### Given information
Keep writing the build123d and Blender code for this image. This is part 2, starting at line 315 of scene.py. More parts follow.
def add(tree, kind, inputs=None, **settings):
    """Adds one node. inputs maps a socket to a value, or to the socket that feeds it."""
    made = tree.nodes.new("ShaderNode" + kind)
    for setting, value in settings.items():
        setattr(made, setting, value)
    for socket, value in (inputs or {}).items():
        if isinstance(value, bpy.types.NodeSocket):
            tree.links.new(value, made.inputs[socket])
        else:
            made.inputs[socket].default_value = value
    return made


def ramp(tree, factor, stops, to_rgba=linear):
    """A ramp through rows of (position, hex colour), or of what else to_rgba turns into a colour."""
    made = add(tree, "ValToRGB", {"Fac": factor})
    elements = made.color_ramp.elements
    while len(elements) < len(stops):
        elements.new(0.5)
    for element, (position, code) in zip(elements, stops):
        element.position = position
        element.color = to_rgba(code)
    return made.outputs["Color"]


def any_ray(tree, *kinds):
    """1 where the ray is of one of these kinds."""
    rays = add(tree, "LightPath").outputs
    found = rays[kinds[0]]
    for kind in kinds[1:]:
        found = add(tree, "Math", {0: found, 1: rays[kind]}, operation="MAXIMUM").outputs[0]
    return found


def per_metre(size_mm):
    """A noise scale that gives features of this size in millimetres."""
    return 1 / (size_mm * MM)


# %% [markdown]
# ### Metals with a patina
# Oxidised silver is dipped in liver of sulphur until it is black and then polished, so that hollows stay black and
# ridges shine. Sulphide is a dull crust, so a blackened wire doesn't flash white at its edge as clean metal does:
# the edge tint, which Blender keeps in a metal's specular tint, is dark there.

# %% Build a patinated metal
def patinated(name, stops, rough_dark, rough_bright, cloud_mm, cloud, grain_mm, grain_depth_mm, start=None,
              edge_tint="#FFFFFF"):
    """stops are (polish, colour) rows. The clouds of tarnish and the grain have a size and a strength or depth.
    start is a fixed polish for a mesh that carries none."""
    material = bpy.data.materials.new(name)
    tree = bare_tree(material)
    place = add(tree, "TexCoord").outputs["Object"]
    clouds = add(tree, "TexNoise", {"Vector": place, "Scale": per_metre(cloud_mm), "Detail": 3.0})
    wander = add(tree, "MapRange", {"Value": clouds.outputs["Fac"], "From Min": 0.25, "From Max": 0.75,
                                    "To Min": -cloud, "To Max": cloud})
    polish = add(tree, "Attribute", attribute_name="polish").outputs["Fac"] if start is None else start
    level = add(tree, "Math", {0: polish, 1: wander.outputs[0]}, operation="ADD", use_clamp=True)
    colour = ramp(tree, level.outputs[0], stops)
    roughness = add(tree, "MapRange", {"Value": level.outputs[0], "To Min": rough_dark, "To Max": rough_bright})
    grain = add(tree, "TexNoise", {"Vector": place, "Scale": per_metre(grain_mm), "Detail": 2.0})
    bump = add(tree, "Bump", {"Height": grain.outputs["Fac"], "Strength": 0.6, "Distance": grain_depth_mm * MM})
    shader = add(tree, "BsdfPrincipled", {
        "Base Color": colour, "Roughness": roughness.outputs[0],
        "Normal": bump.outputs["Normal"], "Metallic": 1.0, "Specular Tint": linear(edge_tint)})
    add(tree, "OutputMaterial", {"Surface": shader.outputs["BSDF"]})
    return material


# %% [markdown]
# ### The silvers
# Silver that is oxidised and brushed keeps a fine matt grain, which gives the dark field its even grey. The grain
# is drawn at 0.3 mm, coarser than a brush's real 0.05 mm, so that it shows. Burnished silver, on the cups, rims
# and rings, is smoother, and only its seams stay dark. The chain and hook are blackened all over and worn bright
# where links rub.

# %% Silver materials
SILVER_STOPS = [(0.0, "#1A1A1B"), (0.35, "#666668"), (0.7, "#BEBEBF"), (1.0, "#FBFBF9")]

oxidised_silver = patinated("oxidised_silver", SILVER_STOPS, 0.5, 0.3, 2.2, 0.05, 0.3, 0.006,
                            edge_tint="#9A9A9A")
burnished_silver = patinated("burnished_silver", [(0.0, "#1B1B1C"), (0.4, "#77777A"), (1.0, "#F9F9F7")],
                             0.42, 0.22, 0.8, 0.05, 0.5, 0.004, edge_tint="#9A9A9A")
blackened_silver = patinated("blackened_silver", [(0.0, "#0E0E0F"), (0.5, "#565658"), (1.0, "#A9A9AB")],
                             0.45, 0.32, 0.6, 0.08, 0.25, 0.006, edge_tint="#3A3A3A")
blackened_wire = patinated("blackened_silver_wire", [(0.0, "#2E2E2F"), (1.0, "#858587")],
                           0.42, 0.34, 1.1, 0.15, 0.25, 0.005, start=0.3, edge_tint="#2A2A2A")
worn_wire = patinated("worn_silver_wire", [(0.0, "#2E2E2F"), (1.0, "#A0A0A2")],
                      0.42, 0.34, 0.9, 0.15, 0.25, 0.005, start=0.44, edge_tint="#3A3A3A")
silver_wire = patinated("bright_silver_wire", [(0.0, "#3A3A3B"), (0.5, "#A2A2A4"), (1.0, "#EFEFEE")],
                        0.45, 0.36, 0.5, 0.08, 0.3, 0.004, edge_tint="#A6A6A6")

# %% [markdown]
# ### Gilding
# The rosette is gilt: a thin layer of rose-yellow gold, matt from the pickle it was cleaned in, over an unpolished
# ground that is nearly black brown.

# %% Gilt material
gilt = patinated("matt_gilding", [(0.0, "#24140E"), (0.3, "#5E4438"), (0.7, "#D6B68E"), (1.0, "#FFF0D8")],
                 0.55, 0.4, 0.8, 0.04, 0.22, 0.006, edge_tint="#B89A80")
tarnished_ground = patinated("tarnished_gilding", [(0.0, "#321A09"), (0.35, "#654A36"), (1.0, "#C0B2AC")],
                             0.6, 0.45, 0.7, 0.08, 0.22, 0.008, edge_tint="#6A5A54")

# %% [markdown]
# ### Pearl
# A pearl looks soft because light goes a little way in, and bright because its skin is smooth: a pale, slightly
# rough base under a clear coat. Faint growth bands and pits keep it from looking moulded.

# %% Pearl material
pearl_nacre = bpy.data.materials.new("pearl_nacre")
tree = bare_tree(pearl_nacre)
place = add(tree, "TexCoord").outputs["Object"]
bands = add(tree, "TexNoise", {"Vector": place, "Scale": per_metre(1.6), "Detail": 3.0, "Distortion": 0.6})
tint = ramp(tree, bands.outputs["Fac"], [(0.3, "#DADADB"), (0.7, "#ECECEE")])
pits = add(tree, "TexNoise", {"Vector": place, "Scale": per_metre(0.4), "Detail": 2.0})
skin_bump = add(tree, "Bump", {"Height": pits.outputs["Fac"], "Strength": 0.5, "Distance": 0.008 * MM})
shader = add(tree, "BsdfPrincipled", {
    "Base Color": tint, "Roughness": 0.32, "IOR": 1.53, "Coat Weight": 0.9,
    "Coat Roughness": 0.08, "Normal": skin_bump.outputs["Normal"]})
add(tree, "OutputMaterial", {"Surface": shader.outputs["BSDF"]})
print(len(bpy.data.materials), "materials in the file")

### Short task
Gather each line of the listing that holds the string "this".

### Final result
Keep writing the build123d and Blender code for this image. This is part 2, starting at line 315 of scene.py. More parts follow.
    """A noise scale that gives features of this size in millimetres."""